* start Records for the task *
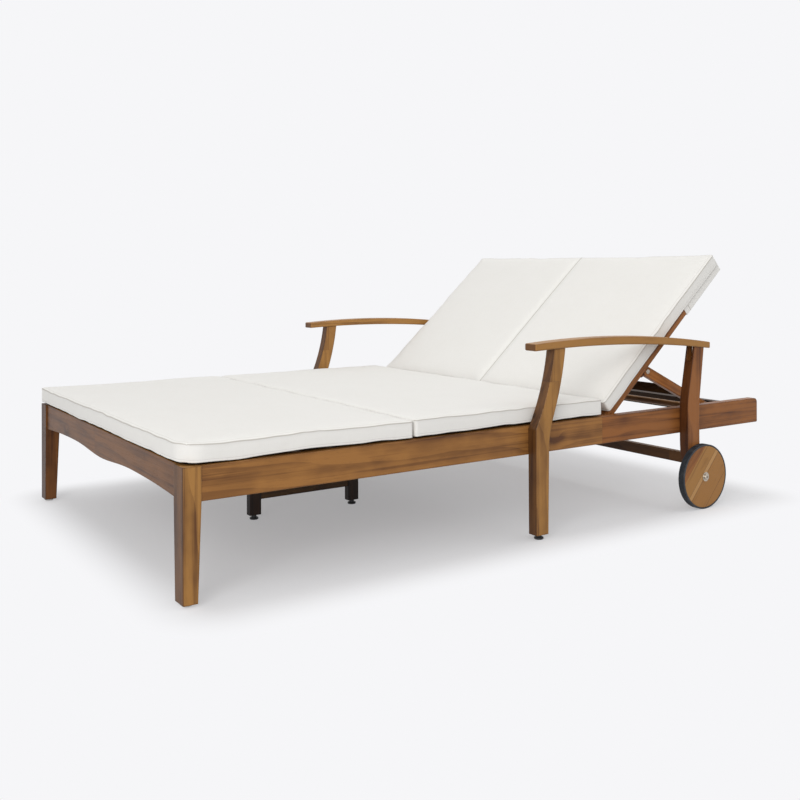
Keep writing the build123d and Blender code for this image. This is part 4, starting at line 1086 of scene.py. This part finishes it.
class LOUNGER_OT_hood(Operator):
    """Sew the hood that holds the back cushion to the top of the back frame"""
    bl_idname = "lounger.hood"
    bl_label = "Hood"

    def execute(self, context):
        low, high = flat_box("back_hood")
        high.z += WALL
        size = high - low
        bm = cut_box(size, (low + high) / 2, HOOD_CELLS)
        for place in (low.y + HEM, low.y + HEM - HEM_LINE, low.y + FIRST_ROW, high.y - TIGHT,
                      high.y - LIP):
            add_loop(bm, 1, place)
        for side in (-1, 1):
            for inward in (TIGHT, LIP):
                add_loop(bm, 0, side * (high.x - inward))
        for place in (low.z + TIGHT, high.z - TIGHT):
            add_loop(bm, 2, place)
        bm.normal_update()
        bmesh.ops.delete(bm, geom=self.open_faces(bm, high), context="FACES")
        seam = bm.verts.layers.float.new("seam")
        map_cloth(bm)
        for vert in bm.verts:
            if abs(vert.co.y - (low.y + HEM)) < TINY:
                vert[seam] = HEM_SEAM
        self.ripple_panel(bm, low, size)
        piece = link_mesh(bm, "back_hood_cover")
        smoothed(piece)
        thick = piece.modifiers.new("Wall", "SOLIDIFY")
        thick.thickness = WALL
        thick.offset = -1
        piece.data.materials.append(bpy.data.materials["Canvas"])
        piece.data.transform(BACK_PLACE)
        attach(piece, "backrest")
        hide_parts("back_hood")
        return {"FINISHED"}

    def open_faces(self, bm, high):
        """The faces at the hood's mouth, and those inside the lip that turns in over the frame."""
        faces = []
        for face in bm.faces:
            middle = face.calc_center_median()
            inside_lip = abs(middle.x) < high.x - LIP and middle.y < high.y - LIP
            if face.normal.y < -0.5 or face.normal.z > 0.5 and inside_lip:
                faces.append(face)
        return faces

    def ripple_panel(self, bm, low, size):
        """Let the panel behind the frame lie a little uneven towards its free hem."""
        along_x, along_y, level = RIPPLE_NOISE
        for vert in bm.verts:
            if vert.co.z < low.z + TINY:
                far = min(1.0, (vert.co.y - low.y) / size.y + RIPPLE_LEFT)
                wave = noise.noise(Vector((vert.co.x * along_x, vert.co.y * along_y, level)))
                vert.co.z += RIPPLE * (wave + RIPPLE_RISE) * (1 + RIPPLE_LEFT - far)


# Studio: the lamps' sizes, places and the points that they face
OVERHEAD = 5.0, (0.0, 1.8, 3.4), (0.0, 0.0, 0.2)
SIDE = 3.3, (4.2, -4.6, 2.4), (0.2, 0.0, 0.3)
SENSOR, FAR = 36, 60
FLOOR_RADIUS = 9
FOOTPRINT = 0.92


class LOUNGER_OT_studio(Operator):
    """Set the camera, the lamps, the floor and the background"""
    bl_idname = "lounger.studio"
    bl_label = "Studio"

    def execute(self, context):
        studio = settings("lounger_studio")
        scene = context.scene
        data = bpy.data.cameras.new("Camera")
        data.lens = studio.lens
        data.sensor_width = SENSOR
        data.shift_y = studio.shift
        data.clip_end = FAR
        camera = bpy.data.objects.new("Camera", data)
        level = Matrix.Rotation(studio.turn, 4, "Z") @ Matrix.Rotation(math.pi / 2, 4, "X")
        rolled = level @ Matrix.Rotation(studio.roll, 4, "Z")
        camera.matrix_world = Matrix.Translation(studio.eye) @ rolled
        scene.collection.objects.link(camera)
        scene.camera = camera
        scene.view_settings.view_transform = "Standard"
        self.add_lamp("Overhead", studio.top, *OVERHEAD)
        self.add_lamp("Side", studio.key, *SIDE)
        self.add_world(studio)
        self.add_floor(studio)
        return {"FINISHED"}

    def add_lamp(self, name, power, size, place, target):
        """A square soft lamp that faces a point."""
        data = bpy.data.lights.new(name, "AREA")
        data.energy = power
        data.size = size
        lamp = bpy.data.objects.new(name, data)
        lamp.location = place
        facing = (Vector(target) - Vector(place)).to_track_quat("-Z", "Y")
        lamp.rotation_euler = facing.to_euler()
        bpy.context.scene.collection.objects.link(lamp)

    def seen_rays(self, tree):
        """1 for rays that see the background: straight, mirrored and refracted ones."""
        path = add_node(tree, "ShaderNodeLightPath").outputs
        seen = calculate(tree, "ADD", path["Is Camera Ray"], path["Is Glossy Ray"])
        return calculate(tree, "ADD", seen, path["Is Transmission Ray"], clamp=True)

    def mix_shaders(self, tree, share, first, second, kind):
        """Two shaders mixed by a share, into a world's or a material's output."""
        mix = add_node(tree, "ShaderNodeMixShader")
        feed_all(tree, mix, {0: share, 1: first.outputs[0], 2: second.outputs[0]})
        tree.links.new(mix.outputs[0], add_node(tree, kind).inputs["Surface"])

    def add_world(self, studio):
        """Even light from all round, with the backdrop's colour where it is seen."""
        world = bpy.data.worlds.new("Studio")
        bpy.context.scene.world = world
        world.use_nodes = True
        tree = world.node_tree
        tree.nodes.clear()
        light = add_node(tree, "ShaderNodeBackground")
        light.inputs["Strength"].default_value = studio.sky
        backdrop = add_node(tree, "ShaderNodeBackground")
        backdrop.inputs["Color"].default_value = opaque(studio.backdrop)
        self.mix_shaders(tree, self.seen_rays(tree), light, backdrop, "ShaderNodeOutputWorld")

    def add_floor(self, studio):
        """A pale floor that takes the shadow near the lounger and fades into the backdrop."""
        bm = bmesh.new()
        bmesh.ops.create_circle(bm, cap_ends=True, cap_tris=False, segments=96,
                                radius=FLOOR_RADIUS)
        floor = link_mesh(bm, "Floor")
        material = bpy.data.materials.new("Floor")
        material.use_nodes = True
        tree = material.node_tree
        tree.nodes.clear()
        place = add_node(tree, "ShaderNodeTexCoord").outputs["Object"]
        seen = self.seen_rays(tree)
        split = split_axes(tree, place)
        beyond = []
        for axis in (0, 1):
            past = calculate(tree, "SUBTRACT", calculate(tree, "ABSOLUTE", split[axis]),
                             FOOTPRINT * CAD_BOX[1][axis])
            beyond.append(calculate(tree, "MAXIMUM", past, 0.0))
        away = vector_step(tree, "LENGTH", join_axes(tree, *beyond))["Value"]
        fade = ramp(tree, away, 0.0, studio.fade, studio.veil, 1.0)
        speckle = noise_value(tree, place, scale=300.0, detail=3.0)
        diffuse = add_node(tree, "ShaderNodeBsdfPrincipled")
        feed_all(tree, diffuse, {
            "Base Color": blend_colours(tree, seen, opaque(studio.bounce), opaque(studio.floor)),
            "Roughness": 0.85, "Specular IOR Level": 0.1,
            "Normal": bump(tree, speckle, 0.0002, 0.15)})
        glow = add_node(tree, "ShaderNodeEmission")
        glow.inputs["Color"].default_value = opaque(studio.backdrop)
        self.mix_shaders(tree, calculate(tree, "MULTIPLY", fade, seen), diffuse, glow,
                         "ShaderNodeOutputMaterial")
        floor.data.materials.append(material)


STEPS = [LOUNGER_OT_studio, LOUNGER_OT_wood, LOUNGER_OT_fittings, LOUNGER_OT_cushions,
         LOUNGER_OT_hood]
GROUPS = {
    "lounger_wood": LoungerWood,
    "lounger_cloth": LoungerCloth,
    "lounger_cushions": LoungerCushions,
    "lounger_studio": LoungerStudio,
}


class LOUNGER_PT_panel(Panel):
    """The lounger's steps and settings"""
    bl_idname = "LOUNGER_PT_panel"
    bl_label = "Lounger"
    bl_space_type = "VIEW_3D"
    bl_region_type = "UI"
    bl_category = "Lounger"

    def draw(self, context):
        for step in STEPS:
            self.layout.operator(step.bl_idname)
        for group in GROUPS:
            for name in GROUPS[group].__annotations__:
                self.layout.prop(getattr(context.scene, group), name)


CLASSES = [*GROUPS.values(), *STEPS, LOUNGER_PT_panel]


def register():
    for entry in CLASSES:
        bpy.utils.register_class(entry)
    for name, group in GROUPS.items():
        setattr(bpy.types.Scene, name, PointerProperty(type=group))


def unregister():
    for name in GROUPS:
        delattr(bpy.types.Scene, name)
    for entry in reversed(CLASSES):
        bpy.utils.unregister_class(entry)


def main():
    """Make the lounger and its studio."""
    register()
    for step in STEPS:
        group, name = step.bl_idname.split(".")
        getattr(getattr(bpy.ops, group), name)()


if __name__ == "__main__":
    main()
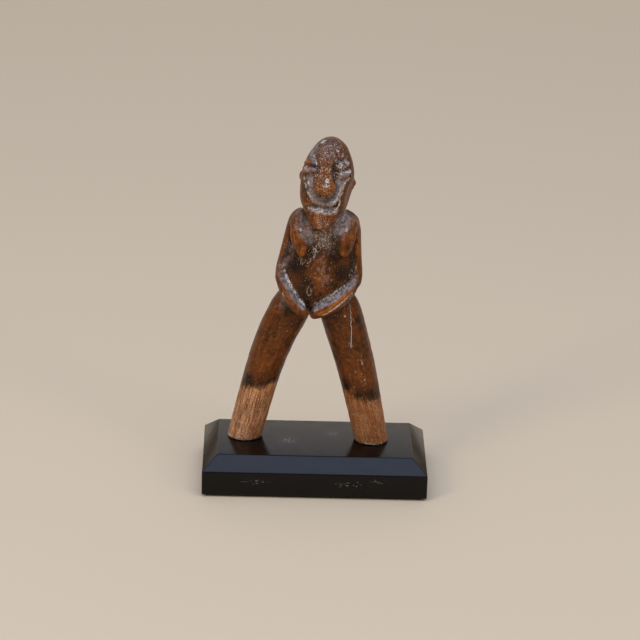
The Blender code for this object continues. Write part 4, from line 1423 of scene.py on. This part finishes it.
# %% Steel pins
# Bright drawn steel rod: a mid-grey metal with faint lines along its length. The real lines are a
# few thousandths of a millimetre wide, so they are drawn coarser.
LINE_WIDTH, LINE_STRETCH = 0.25 * MM, 0.03
FILED_RIM, LEVEL = 0.35 * MM, 0.1 * MM
steel, tree, steel_shader = new_material("drawn_steel", Base_Color=colour("#c3c5c8"), Metallic=1.0)
along_rod = add("Mapping", add("TexCoord", out="Object"), None, None, (1.0, 1.0, LINE_STRETCH))
drawn_lines = add("TexNoise", along_rod, 1 / LINE_WIDTH, 2.0, 0.6)
steel_gloss = add("MapRange", drawn_lines, 0.3, 0.7, 0.22, 0.4, **EASE)
tree.links.new(steel_gloss, steel_shader.inputs["Roughness"])
for side in ("left", "right"):
    low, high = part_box("mounting_pin_" + side)
    rod = bmesh.new()
    radius, length = (high.x - low.x) / 2, high.z - low.z
    bmesh.ops.create_cone(
        rod, cap_ends=True, segments=40, radius1=radius, radius2=radius, depth=length
    )
    rims = [e for e in rod.edges if abs(e.verts[0].co.z - e.verts[1].co.z) < LEVEL]
    round_off(rod, rims, FILED_RIM, 2)
    bmesh.ops.translate(rod, vec=(low + high) / 2, verts=rod.verts)
    pin = finished("steel_pin_" + side, rod, "pin_steel", "mounting_pin_" + side)
    pin.data.materials.append(steel)
    print("pin", side, "length, mm:", round(length / MM, 1))

# %% [markdown]
# ## Felt
#
# A sheet of felt keeps the base from scratching a shelf. It could be a flat plane, but its cut edge
# shows from low down. So it is a thin block with rounded corners and softened rims.

# %% Felt
# Pressed wool felt, glued on: to the eye it is matt and dark, with no weave, only matted fibres.
# Wool fibres are 0.02 to 0.03 mm wide, so they are drawn coarser, as tufts of half a millimetre.
FELT_CORNER, FELT_RIM, FELT_LEVEL = 1.5 * MM, 0.25 * MM, 0.01 * MM
TUFT_SIZE, TUFT_HEIGHT = 0.6 * MM, 0.15 * MM
sheet = bmesh.new()
bmesh.ops.create_cube(sheet, size=1.0)
bmesh.ops.scale(sheet, vec=felt_high - felt_low, verts=sheet.verts)
bmesh.ops.translate(sheet, vec=(felt_low + felt_high) / 2, verts=sheet.verts)
corners = [e for e in sheet.edges if abs(e.verts[0].co.z - e.verts[1].co.z) > LEVEL]
round_off(sheet, corners, FELT_CORNER, 4)
rims = [e for e in sheet.edges if abs(e.verts[0].co.z - e.verts[1].co.z) < FELT_LEVEL]
round_off(sheet, rims, FELT_RIM, 2)
felt_piece = finished("felt_sheet", sheet, "felt", "base_felt")
felt, tree, felt_shader = new_material("pressed_felt", Roughness=0.95, Sheen_Weight=0.4)
matted = add("TexNoise", add("TexCoord", out="Object"), 1 / TUFT_SIZE, 4.0, 0.6)
tufts = add("MapRange", matted, 0.35, 0.7, **EASE)
felt_colour = add("Mix", tufts, "#101012", "#26262a", **COLOURS)
tree.links.new(felt_colour, felt_shader.inputs["Base Color"])
bump = add("Bump", {"Height": matted, "Distance": TUFT_HEIGHT, "Strength": 1.0})
tree.links.new(bump, felt_shader.inputs["Normal"])
felt_piece.data.materials.append(felt)
print("felt faces:", len(felt_piece.data.polygons))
* end Records for the task *
Retype verbatim the lines that run from the line containing "The Blender code" to the line containing "# shows from", both inclusive, and no others.

The Blender code for this object continues. Write part 4, from line 1423 of scene.py on. This part finishes it.
# %% Steel pins
# Bright drawn steel rod: a mid-grey metal with faint lines along its length. The real lines are a
# few thousandths of a millimetre wide, so they are drawn coarser.
LINE_WIDTH, LINE_STRETCH = 0.25 * MM, 0.03
FILED_RIM, LEVEL = 0.35 * MM, 0.1 * MM
steel, tree, steel_shader = new_material("drawn_steel", Base_Color=colour("#c3c5c8"), Metallic=1.0)
along_rod = add("Mapping", add("TexCoord", out="Object"), None, None, (1.0, 1.0, LINE_STRETCH))
drawn_lines = add("TexNoise", along_rod, 1 / LINE_WIDTH, 2.0, 0.6)
steel_gloss = add("MapRange", drawn_lines, 0.3, 0.7, 0.22, 0.4, **EASE)
tree.links.new(steel_gloss, steel_shader.inputs["Roughness"])
for side in ("left", "right"):
    low, high = part_box("mounting_pin_" + side)
    rod = bmesh.new()
    radius, length = (high.x - low.x) / 2, high.z - low.z
    bmesh.ops.create_cone(
        rod, cap_ends=True, segments=40, radius1=radius, radius2=radius, depth=length
    )
    rims = [e for e in rod.edges if abs(e.verts[0].co.z - e.verts[1].co.z) < LEVEL]
    round_off(rod, rims, FILED_RIM, 2)
    bmesh.ops.translate(rod, vec=(low + high) / 2, verts=rod.verts)
    pin = finished("steel_pin_" + side, rod, "pin_steel", "mounting_pin_" + side)
    pin.data.materials.append(steel)
    print("pin", side, "length, mm:", round(length / MM, 1))

# %% [markdown]
# ## Felt
#
# A sheet of felt keeps the base from scratching a shelf. It could be a flat plane, but its cut edge
# shows from low down. So it is a thin block with rounded corners and softened rims.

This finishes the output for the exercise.